-- START OF Available records --

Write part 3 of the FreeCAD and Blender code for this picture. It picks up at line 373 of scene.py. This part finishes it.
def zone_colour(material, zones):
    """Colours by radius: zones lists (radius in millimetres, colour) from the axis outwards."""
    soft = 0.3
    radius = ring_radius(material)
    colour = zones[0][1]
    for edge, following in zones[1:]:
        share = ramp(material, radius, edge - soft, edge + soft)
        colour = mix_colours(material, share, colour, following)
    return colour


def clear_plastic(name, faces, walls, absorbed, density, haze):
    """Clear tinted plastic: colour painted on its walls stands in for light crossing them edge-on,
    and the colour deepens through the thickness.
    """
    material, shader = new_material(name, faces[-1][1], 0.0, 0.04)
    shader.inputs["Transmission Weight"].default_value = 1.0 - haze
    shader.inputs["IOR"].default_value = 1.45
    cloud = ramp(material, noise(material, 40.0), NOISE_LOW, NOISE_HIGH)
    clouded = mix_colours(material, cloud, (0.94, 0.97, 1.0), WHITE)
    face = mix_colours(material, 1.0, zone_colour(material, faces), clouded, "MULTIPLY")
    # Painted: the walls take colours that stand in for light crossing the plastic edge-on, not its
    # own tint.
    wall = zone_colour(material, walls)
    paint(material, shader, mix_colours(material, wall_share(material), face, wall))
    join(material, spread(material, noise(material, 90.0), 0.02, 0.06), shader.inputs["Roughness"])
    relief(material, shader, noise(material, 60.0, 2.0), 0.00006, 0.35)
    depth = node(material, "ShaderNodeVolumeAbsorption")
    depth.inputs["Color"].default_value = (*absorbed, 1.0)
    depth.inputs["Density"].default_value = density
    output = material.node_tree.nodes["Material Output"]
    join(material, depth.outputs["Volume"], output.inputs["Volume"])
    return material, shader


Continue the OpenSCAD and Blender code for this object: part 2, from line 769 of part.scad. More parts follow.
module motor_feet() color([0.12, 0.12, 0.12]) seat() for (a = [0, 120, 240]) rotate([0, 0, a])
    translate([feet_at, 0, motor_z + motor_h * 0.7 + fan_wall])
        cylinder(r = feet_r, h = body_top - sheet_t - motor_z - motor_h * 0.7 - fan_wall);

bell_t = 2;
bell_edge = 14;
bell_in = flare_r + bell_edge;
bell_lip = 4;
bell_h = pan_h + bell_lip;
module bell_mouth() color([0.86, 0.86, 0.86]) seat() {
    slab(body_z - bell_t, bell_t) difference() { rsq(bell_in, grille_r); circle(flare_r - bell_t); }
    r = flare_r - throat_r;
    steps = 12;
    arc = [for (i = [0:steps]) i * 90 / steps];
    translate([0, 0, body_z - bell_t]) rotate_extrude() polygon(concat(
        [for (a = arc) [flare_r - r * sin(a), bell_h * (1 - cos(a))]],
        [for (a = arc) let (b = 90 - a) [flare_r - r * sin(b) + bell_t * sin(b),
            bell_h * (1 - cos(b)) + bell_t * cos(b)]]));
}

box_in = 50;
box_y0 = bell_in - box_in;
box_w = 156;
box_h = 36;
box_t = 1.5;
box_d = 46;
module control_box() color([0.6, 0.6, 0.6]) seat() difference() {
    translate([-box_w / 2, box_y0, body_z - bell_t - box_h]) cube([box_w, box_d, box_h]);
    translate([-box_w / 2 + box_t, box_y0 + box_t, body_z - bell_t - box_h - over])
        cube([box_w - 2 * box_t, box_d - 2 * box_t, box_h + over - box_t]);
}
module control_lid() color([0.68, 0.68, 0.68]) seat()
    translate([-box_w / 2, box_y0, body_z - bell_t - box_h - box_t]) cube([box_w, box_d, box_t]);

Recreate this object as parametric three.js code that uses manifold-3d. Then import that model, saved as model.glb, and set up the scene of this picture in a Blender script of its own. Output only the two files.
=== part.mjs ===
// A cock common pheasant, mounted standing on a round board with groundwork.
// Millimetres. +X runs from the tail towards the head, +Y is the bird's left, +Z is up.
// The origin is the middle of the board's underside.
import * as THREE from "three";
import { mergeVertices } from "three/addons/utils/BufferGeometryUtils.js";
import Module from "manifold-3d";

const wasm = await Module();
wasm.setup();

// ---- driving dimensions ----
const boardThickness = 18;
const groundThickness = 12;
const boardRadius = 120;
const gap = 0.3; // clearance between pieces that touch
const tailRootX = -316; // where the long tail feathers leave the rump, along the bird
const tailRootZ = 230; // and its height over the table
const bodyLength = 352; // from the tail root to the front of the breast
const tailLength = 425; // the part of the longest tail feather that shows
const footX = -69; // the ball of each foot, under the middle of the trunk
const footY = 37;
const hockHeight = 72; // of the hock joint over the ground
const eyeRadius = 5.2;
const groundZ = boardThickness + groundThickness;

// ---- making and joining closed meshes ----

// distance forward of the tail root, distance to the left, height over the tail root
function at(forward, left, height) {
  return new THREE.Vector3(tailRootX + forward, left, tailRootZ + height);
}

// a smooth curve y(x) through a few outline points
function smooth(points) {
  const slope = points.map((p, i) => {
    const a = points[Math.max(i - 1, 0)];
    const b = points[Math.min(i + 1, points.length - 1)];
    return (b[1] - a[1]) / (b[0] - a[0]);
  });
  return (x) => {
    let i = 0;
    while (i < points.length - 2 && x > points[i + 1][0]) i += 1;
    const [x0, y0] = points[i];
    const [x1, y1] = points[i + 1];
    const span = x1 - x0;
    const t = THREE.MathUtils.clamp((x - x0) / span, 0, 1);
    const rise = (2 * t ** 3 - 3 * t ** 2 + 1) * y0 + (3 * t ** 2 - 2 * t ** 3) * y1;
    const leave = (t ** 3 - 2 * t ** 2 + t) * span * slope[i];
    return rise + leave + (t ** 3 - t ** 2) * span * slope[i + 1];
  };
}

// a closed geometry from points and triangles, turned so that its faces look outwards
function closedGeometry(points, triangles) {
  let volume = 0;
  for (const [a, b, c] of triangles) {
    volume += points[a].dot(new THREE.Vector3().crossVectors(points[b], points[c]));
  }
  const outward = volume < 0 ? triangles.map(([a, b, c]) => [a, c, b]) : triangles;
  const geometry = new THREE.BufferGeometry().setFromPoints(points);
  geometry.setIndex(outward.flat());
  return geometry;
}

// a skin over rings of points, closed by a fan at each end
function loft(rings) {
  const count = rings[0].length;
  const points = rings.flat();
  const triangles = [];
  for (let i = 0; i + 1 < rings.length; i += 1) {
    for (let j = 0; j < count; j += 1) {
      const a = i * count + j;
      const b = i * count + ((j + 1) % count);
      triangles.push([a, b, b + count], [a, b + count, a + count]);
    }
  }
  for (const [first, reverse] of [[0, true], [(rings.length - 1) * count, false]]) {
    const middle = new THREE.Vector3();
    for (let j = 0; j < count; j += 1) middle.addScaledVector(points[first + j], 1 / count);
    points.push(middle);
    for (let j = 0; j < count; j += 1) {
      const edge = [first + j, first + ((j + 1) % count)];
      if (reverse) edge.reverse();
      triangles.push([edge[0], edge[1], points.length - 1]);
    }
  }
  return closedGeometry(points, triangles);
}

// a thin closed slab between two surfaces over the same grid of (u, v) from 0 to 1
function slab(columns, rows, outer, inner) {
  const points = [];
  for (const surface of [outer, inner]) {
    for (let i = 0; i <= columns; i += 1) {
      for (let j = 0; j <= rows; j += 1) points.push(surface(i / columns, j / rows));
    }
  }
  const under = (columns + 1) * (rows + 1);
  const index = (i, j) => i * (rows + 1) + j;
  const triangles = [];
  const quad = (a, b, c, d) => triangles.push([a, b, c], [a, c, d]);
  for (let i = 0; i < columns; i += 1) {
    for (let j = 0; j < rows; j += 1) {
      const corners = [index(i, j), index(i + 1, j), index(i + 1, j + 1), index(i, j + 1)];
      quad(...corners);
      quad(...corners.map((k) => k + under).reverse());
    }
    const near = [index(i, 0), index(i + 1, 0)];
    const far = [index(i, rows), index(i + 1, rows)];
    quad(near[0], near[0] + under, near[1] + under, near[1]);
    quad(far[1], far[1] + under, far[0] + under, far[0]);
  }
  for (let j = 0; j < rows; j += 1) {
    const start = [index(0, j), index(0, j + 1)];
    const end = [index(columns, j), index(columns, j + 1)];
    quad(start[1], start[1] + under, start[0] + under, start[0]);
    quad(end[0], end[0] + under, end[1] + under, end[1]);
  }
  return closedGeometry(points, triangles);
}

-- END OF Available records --

*Aim*
Write out only the lines that run from the line containing "Continue the OpenSCAD" through the line containing "cylinder(r = feet_r, h", both included, exactly as they appear above.

*Exercise solution*
Continue the OpenSCAD and Blender code for this object: part 2, from line 769 of part.scad. More parts follow.
module motor_feet() color([0.12, 0.12, 0.12]) seat() for (a = [0, 120, 240]) rotate([0, 0, a])
    translate([feet_at, 0, motor_z + motor_h * 0.7 + fan_wall])
        cylinder(r = feet_r, h = body_top - sheet_t - motor_z - motor_h * 0.7 - fan_wall);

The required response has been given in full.